#### Objective:
Restate, exactly and only, the lines from the first through the line containing "node tree, with".

(Excerpt from a dataset)
────────────────────────────────────────
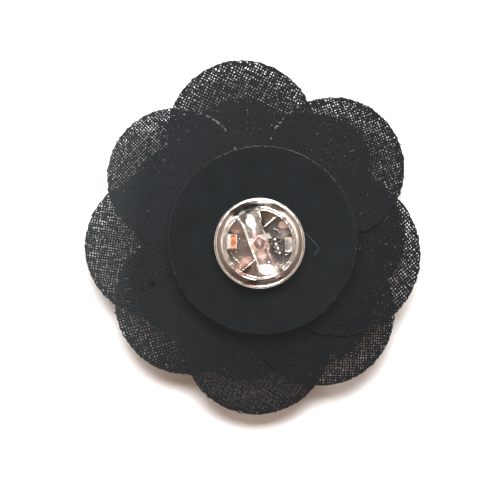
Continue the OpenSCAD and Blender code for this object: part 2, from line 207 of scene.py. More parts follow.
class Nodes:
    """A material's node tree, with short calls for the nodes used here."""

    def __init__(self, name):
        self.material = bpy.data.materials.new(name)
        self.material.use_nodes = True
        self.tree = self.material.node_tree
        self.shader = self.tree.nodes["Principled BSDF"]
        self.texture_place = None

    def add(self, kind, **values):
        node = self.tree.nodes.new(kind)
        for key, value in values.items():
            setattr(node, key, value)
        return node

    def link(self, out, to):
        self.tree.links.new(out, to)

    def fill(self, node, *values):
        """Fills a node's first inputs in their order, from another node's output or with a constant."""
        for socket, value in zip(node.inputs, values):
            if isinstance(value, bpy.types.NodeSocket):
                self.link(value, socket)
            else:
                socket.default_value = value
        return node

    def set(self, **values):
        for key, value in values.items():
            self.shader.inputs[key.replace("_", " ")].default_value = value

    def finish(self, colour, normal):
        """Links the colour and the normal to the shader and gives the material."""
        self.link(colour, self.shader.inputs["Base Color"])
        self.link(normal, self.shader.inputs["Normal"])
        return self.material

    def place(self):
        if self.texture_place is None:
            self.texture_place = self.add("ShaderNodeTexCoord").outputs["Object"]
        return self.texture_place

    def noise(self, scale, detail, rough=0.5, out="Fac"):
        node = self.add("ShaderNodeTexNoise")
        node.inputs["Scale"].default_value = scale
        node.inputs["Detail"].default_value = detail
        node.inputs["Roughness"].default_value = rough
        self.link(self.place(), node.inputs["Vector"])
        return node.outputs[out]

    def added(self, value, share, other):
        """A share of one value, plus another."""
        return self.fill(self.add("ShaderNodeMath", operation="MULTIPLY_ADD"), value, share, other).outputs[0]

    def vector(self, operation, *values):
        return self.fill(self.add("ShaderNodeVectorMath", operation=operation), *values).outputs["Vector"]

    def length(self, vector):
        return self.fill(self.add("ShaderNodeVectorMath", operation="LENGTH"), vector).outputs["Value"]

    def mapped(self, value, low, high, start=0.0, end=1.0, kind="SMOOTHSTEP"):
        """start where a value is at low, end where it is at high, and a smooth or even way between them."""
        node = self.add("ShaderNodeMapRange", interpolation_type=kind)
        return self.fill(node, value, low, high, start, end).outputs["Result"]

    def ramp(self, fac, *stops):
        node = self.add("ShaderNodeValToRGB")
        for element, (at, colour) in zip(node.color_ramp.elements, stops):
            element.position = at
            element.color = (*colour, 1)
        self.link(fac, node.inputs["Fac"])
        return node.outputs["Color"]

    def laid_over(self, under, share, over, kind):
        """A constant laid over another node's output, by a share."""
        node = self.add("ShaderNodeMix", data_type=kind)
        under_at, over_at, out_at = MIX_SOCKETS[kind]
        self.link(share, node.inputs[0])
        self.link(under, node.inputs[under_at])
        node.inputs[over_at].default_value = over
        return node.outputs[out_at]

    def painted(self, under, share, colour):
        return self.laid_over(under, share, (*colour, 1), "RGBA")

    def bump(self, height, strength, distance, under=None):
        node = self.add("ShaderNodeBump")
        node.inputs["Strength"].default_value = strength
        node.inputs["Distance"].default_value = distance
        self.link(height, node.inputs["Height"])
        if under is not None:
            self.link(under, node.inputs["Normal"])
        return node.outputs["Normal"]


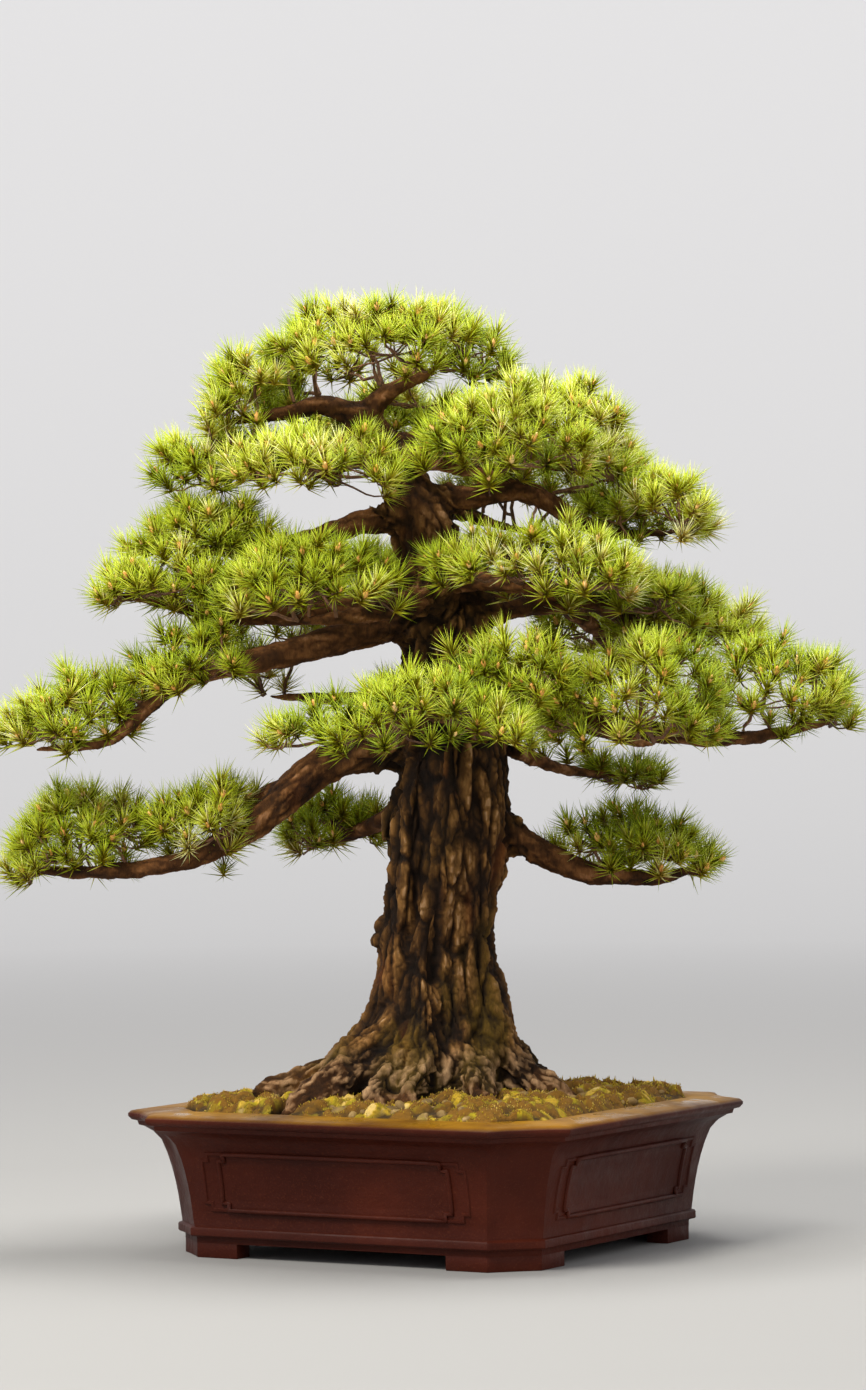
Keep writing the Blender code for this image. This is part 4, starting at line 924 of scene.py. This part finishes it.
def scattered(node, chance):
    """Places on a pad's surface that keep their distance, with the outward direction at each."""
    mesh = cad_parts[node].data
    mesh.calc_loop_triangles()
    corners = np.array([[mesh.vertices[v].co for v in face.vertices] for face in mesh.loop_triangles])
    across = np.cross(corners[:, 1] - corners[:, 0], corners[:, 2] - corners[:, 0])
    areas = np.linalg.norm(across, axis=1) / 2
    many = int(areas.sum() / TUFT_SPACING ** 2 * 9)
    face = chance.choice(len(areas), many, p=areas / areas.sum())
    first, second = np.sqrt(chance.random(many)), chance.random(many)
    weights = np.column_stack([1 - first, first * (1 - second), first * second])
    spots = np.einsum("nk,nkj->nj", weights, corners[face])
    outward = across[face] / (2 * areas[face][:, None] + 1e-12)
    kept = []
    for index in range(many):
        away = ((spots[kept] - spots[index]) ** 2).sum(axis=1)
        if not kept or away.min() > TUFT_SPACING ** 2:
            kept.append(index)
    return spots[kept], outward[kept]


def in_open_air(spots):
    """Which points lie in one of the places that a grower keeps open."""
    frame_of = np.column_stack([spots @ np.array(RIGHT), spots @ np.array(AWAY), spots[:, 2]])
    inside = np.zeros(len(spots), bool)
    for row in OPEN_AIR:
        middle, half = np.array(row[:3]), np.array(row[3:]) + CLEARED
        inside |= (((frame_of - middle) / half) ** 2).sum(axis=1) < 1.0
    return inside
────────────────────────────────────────
#### Final answer:
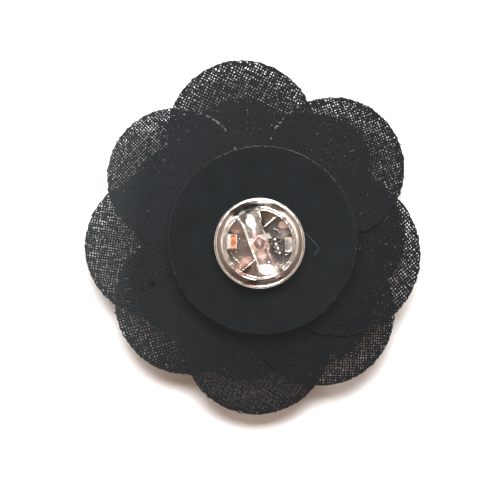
Continue the OpenSCAD and Blender code for this object: part 2, from line 207 of scene.py. More parts follow.
class Nodes:
    """A material's node tree, with short calls for the nodes used here."""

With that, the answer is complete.